MELISSA BLOCK, HOST:
We're going to cut through some numbers now that can sound like bureaucratic gibberish. The U.S. economy grew at an annual rate of 2.4 percent in the last three months of the year, according to government figures released this morning. Got it? Jacob Goldstein from our Planet Money team sheds some light on what that means.
JACOB GOLDSTEIN, BYLINE: If you'd asked somebody 100 years ago, how's the economy doing? Is it growing? Is it shrinking? They would not have known what you were talking about. Back then, people talked about banking panics and national wealth, and trade. But this thing we call the economy wasn't really invented until the 20th century.
ZACHARY KARABELL: It was invented because of the Great Depression.
GOLDSTEIN: Zachary Karabell is the author of a new book called "The Leading Indicators."
KARABELL: And it was invented because there was clearly a perception that there was something really, really bad going on but they didn't really know what. I mean, you could see there were homeless people on the street, you could see there were farmers, you know, the Okies heading from their Dust Bowl farms off to California by the tens of thousands, but there was no way of really grasping it.
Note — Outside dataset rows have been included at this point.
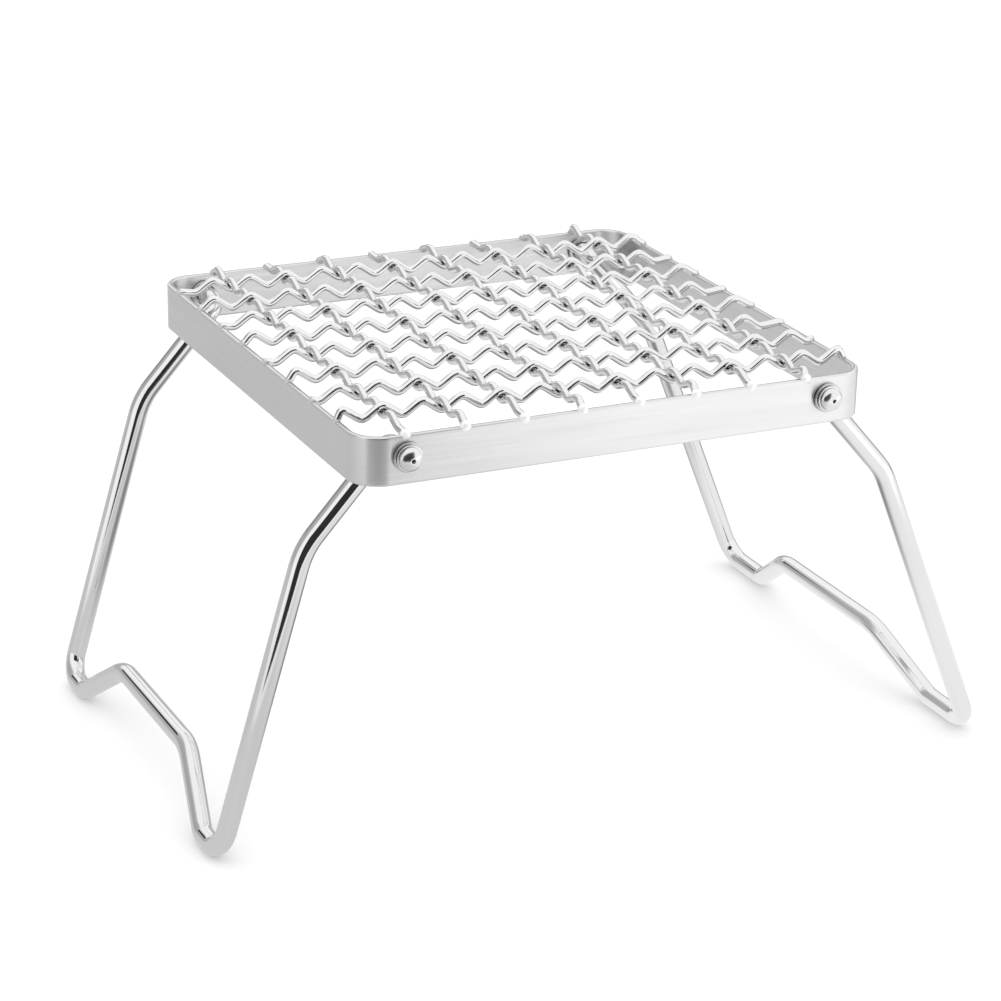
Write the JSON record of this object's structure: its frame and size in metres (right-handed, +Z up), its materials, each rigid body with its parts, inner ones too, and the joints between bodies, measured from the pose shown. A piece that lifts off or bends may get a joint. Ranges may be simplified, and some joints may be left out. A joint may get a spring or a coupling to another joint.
{
  "type": "folding camp grill",
  "caption": "Pocket camp grill: a square woven wire grate welded into a flat steel band, on two U-shaped wire legs that fold flat beneath it.",
  "frame": {"origin": "middle of the footprint on the floor, midway between the outer edges of the left and right feet", "axes": "+X to the right, from one leg to the other; +Y to the rear, along the pivots; +Z up, from the floor to the grate"},
  "size_m": [0.22, 0.1492, 0.1146],
  "materials": {
    "band_steel": "brushed lengthways, satin",
    "wire_steel": "drawn wire, semi-bright",
    "leg_steel": "polished",
    "washer_steel": "satin",
    "cap_steel": "polished"
  },
  "bodies": {
    "frame": {"band_frame": "band_steel", "grid_row_1": "wire_steel", "grid_column_1": "wire_steel", "grid_row_2": "wire_steel", "grid_column_2": "wire_steel", "grid_row_3": "wire_steel", "grid_column_3": "wire_steel", "grid_row_4": "wire_steel", "grid_column_4": "wire_steel", "grid_row_5": "wire_steel", "grid_column_5": "wire_steel", "grid_row_6": "wire_steel", "grid_column_6": "wire_steel", "grid_row_7": "wire_steel", "grid_column_7": "wire_steel", "grid_row_8": "wire_steel", "grid_column_8": "wire_steel", "left_front_inner_washer": "washer_steel", "left_front_outer_washer": "washer_steel", "left_rear_inner_washer": "washer_steel", "left_rear_outer_washer": "washer_steel", "right_front_inner_washer": "washer_steel", "right_front_outer_washer": "washer_steel", "right_rear_inner_washer": "washer_steel", "right_rear_outer_washer": "washer_steel"},
    "left_leg": {"left_leg": "leg_steel", "left_front_cap": "cap_steel", "left_rear_cap": "cap_steel"},
    "right_leg": {"right_leg": "leg_steel", "right_front_cap": "cap_steel", "right_rear_cap": "cap_steel"}
  },
  "joints": [
    {"name": "left_leg_fold", "type": "hinge", "parent": "frame", "child": "left_leg", "pos_m": [-0.06315, 0, 0.1056], "axis": [0, -1, 0], "range_deg": [0, 109]},
    {"name": "right_leg_fold", "type": "hinge", "parent": "frame", "child": "right_leg", "pos_m": [0.05305, 0, 0.1056], "axis": [0, 1, 0], "range_deg": [0, 112]}
  ]
}
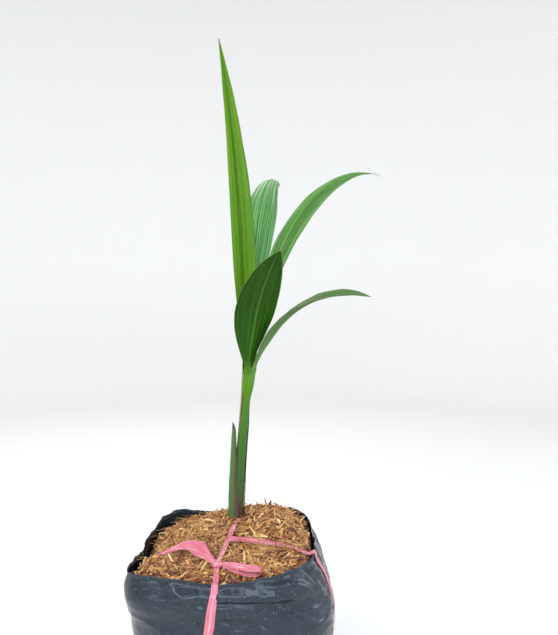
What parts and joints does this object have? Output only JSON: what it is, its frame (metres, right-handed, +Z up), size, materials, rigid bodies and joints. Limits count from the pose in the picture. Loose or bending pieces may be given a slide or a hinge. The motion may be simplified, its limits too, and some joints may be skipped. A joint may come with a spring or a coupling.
{
  "type": "potted dwarf coconut palm",
  "caption": "Young dwarf coconut palm with undivided arching leaves, growing in a soft black film grow bag of chipped coconut husk tied with a pink ribbon and bow.",
  "frame": {"origin": "middle of the grow bag's flat underside", "axes": "+Z up, the front of the bag with the bow faces -Y"},
  "size_m": [0.383, 0.4841, 1.0538],
  "materials": {
    "film": "glossy black polyethylene film, creased",
    "husk": "chipped coconut husk and fibre, golden to red-brown",
    "stem": "smooth green leaf-base stem",
    "sheath": "old leaf sheath with a dry brown edge",
    "young_leaf": "bright yellow-green pleated leaf",
    "leaf": "mid-green pleated leaf with a soft sheen",
    "ribbon": "creased pink flat film ribbon"
  },
  "bodies": {
    "root": {"grow_bag": "film", "husk_fill": "husk", "stem": "stem", "basal_sheath": "sheath", "dry_sheath": "sheath", "spear_leaf": "young_leaf", "back_leaf_lower": "leaf", "back_leaf_tip": "leaf", "upper_right_leaf_lower": "leaf", "upper_right_leaf_tip": "leaf", "front_leaf": "leaf", "lower_right_leaf_lower": "leaf", "lower_right_leaf_tip": "leaf", "ribbon_loop": "ribbon", "ribbon_side": "ribbon", "ribbon_top": "ribbon", "ribbon_knot": "ribbon", "ribbon_tail": "ribbon", "ribbon_bow": "ribbon"}
  },
  "joints": []
}
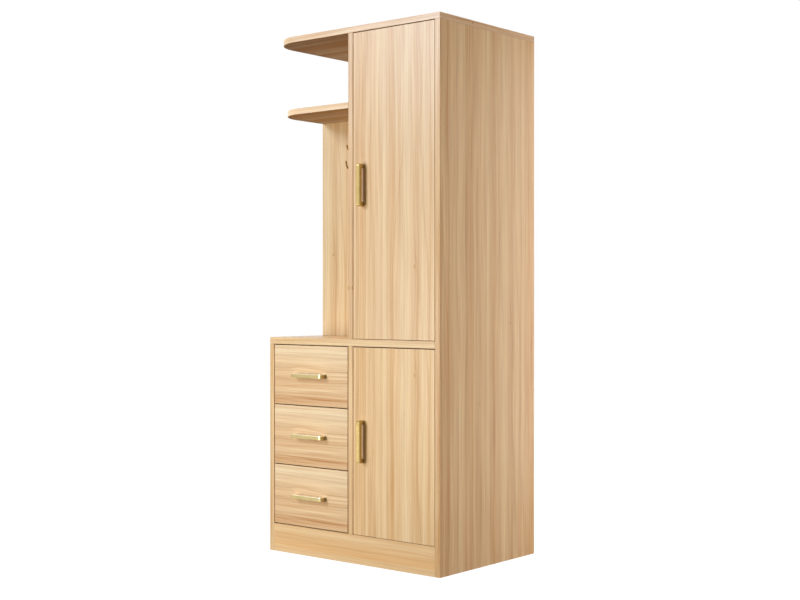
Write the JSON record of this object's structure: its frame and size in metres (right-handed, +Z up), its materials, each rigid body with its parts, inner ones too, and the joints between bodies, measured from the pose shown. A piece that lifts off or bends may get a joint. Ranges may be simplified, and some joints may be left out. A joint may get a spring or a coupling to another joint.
{
  "type": "hall wardrobe",
  "caption": "Tall inset-door cabinet beside a desk-high drawer unit, with an open hall bay, hook panel, shelf and overhanging top board with rounded corners.",
  "frame": {"origin": "middle of the base of the whole object's box, on the floor, pulls included", "axes": "+Z up, -Y out of the doors and drawers, +X to the right seen from the front"},
  "size_m": [0.76, 0.561, 1.8],
  "materials": {
    "wood_foil": "pale wood-grain melamine foil on chipboard, satin",
    "drawer_board": "pale foil-faced chipboard",
    "hardboard": "bare brown hardboard, 3 mm",
    "brushed_gold": "brushed pale gold, lacquered",
    "antique_brass": "dark antique brass",
    "zinc_steel": "zinc-plated pressed steel",
    "chromed_tube": "polished chrome"
  },
  "bodies": {
    "carcass": {"right_side_panel": "wood_foil", "left_side_panel": "wood_foil", "lower_centre_panel": "wood_foil", "upper_centre_panel": "wood_foil", "top_board": "wood_foil", "deck_board": "wood_foil", "bottom_board": "wood_foil", "kick_board": "wood_foil", "hook_panel": "wood_foil", "hall_shelf": "wood_foil", "lower_shelf": "wood_foil", "upper_back_panel": "hardboard", "lower_back_panel": "hardboard", "hanging_rail": "chromed_tube", "rail_socket_left": "chromed_tube", "rail_socket_right": "chromed_tube", "coat_hook": "antique_brass", "upper_door_top_hinge_arm": "zinc_steel", "upper_door_bottom_hinge_arm": "zinc_steel", "lower_door_top_hinge_arm": "zinc_steel", "lower_door_bottom_hinge_arm": "zinc_steel", "drawer_1_left_cabinet_runner": "zinc_steel", "drawer_1_right_cabinet_runner": "zinc_steel", "drawer_2_left_cabinet_runner": "zinc_steel", "drawer_2_right_cabinet_runner": "zinc_steel", "drawer_3_left_cabinet_runner": "zinc_steel", "drawer_3_right_cabinet_runner": "zinc_steel"},
    "upper_door": {"upper_door": "wood_foil", "upper_door_pull": "brushed_gold", "upper_door_top_hinge_cup": "zinc_steel", "upper_door_bottom_hinge_cup": "zinc_steel"},
    "lower_door": {"lower_door": "wood_foil", "lower_door_pull": "brushed_gold", "lower_door_top_hinge_cup": "zinc_steel", "lower_door_bottom_hinge_cup": "zinc_steel"},
    "drawer_1": {"drawer_1_front": "wood_foil", "drawer_1_left_side": "drawer_board", "drawer_1_right_side": "drawer_board", "drawer_1_back": "drawer_board", "drawer_1_bottom": "hardboard", "drawer_1_pull": "brushed_gold", "drawer_1_left_drawer_runner": "zinc_steel", "drawer_1_right_drawer_runner": "zinc_steel"},
    "drawer_2": {"drawer_2_front": "wood_foil", "drawer_2_left_side": "drawer_board", "drawer_2_right_side": "drawer_board", "drawer_2_back": "drawer_board", "drawer_2_bottom": "hardboard", "drawer_2_pull": "brushed_gold", "drawer_2_left_drawer_runner": "zinc_steel", "drawer_2_right_drawer_runner": "zinc_steel"},
    "drawer_3": {"drawer_3_front": "wood_foil", "drawer_3_left_side": "drawer_board", "drawer_3_right_side": "drawer_board", "drawer_3_back": "drawer_board", "drawer_3_bottom": "hardboard", "drawer_3_pull": "brushed_gold", "drawer_3_left_drawer_runner": "zinc_steel", "drawer_3_right_drawer_runner": "zinc_steel"}
  },
  "joints": [
    {"name": "upper_door_hinge", "type": "hinge", "parent": "carcass", "child": "upper_door", "pos_m": [0.3585, -0.2545, 1.26525], "axis": [0, 0, 1], "range_deg": [0, 110]},
    {"name": "lower_door_hinge", "type": "hinge", "parent": "carcass", "child": "lower_door", "pos_m": [0.3585, -0.2545, 0.41175], "axis": [0, 0, 1], "range_deg": [0, 110]},
    {"name": "drawer_1_slide", "type": "slide", "parent": "carcass", "child": "drawer_1", "axis": [0, -1, 0], "range_m": [0, 0.35]},
    {"name": "drawer_2_slide", "type": "slide", "parent": "carcass", "child": "drawer_2", "axis": [0, -1, 0], "range_m": [0, 0.35]},
    {"name": "drawer_3_slide", "type": "slide", "parent": "carcass", "child": "drawer_3", "axis": [0, -1, 0], "range_m": [0, 0.35]}
  ]
}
GOLDSTEIN: So the government starts calculating this single, official number called national income. It's the forerunner of today's Gross Domestic Product, GDP, and it's basically the value of all the goods and services produced in the country in a year. When it's released in the Depression, this wonky statistic becomes an overnight sensation.
A report on national income submitted to Congress makes the bestseller list. And pretty soon, you can't turn on the radio without hearing those numbers and what they're measuring, this new thing called the economy.
KARABELL: Then, you start hearing about in 1937, Roosevelt starts talking about the economy and he starts talking about national income going up.
(SOUNDBITE OF ARCHIVED BROADCAST)
PRESIDENT FRANKLIN D. ROOSEVELT: That national income had amounted in the year 1929 to $81 billion dollars.
KARABELL: You'd never hear Abraham Lincoln or Teddy Roosevelt or George Washington talking in this way. One of the things that's remarkable to me is how quickly we went from a world where none of these terms and none of this conversation was part of our national consciousness to it being at the center of our national consciousness.
GOLDSTEIN: In the decades that follow, national income becomes gross national product and eventually GDP and it sweeps the world.
KARABELL: The first thing you do in 1950s and '60s if you're a new nation is you open a national airline, you create a national army, and you start measuring GDP.
GOLDSTEIN: That's because if you want help from the World Bank or the U.N., they're going want to know, how does it affect your economy? But somewhere around this time, Karabell says, people start to make too much of GDP. Rather than a limited measure of the economy, it becomes this Cold War gauge of who's doing better or who's winning. And, so, perhaps inevitably, all that success leads to the GDP backlash.
Robert Kennedy famously calls out its shortcomings in 1968.
(SOUNDBITE OF ARCHIVED BROADCAST)
ROBERT KENNEDY: Gross National Product does not allow for the health of our children, the quality of their education, or the joy of their play. It does not include the beauty of our poetry or the strength of our marriages.
DIANE COYLE: It does what says on the tin, it measures the economy. We shouldn't make it do something it was never intended to do.
GOLDSTEIN: Diane Coyle is an economist who just wrote a book called "GDP, A Brief But Affectionate History." Coyle says GDP was never intended to measure overall well being or a nation's standard of living. Certain things that are clearly bad actually make GDP go up, like hurricane damage that costs a lot to fix. And here's another thing. The history of GDP is full of debates about what you should count when you're adding it up.
For example, should you count the black market, which means everything from off-the-books babysitters to mafia drug deals? The U.S. doesn't, other countries do. Back in the '80s, Italy started counting its black market and overnight the Italian economy became bigger than the U.K. economy. The Italians celebrated. They called it Il Sorpasso. Coyle says this points to a common misconception.
COYLE: We tend to think about GDP as if it's a natural object. It's like a mountain, and we have methods of measuring it that are better or worse and more or less accurate. But there is a thing there to be measured. And actually, that's not just true with the economy. There's no natural entity called GDP in the universe.
GOLDSTEIN: In other words, maybe the most important thing to remember about GDP is it's not a thing, it's an idea. And that idea keeps changing. Just last year, the U.S. tweaked the way it calculates GDP and in an instant, the economy was $500 billion bigger. Jacob Goldstein, NPR News.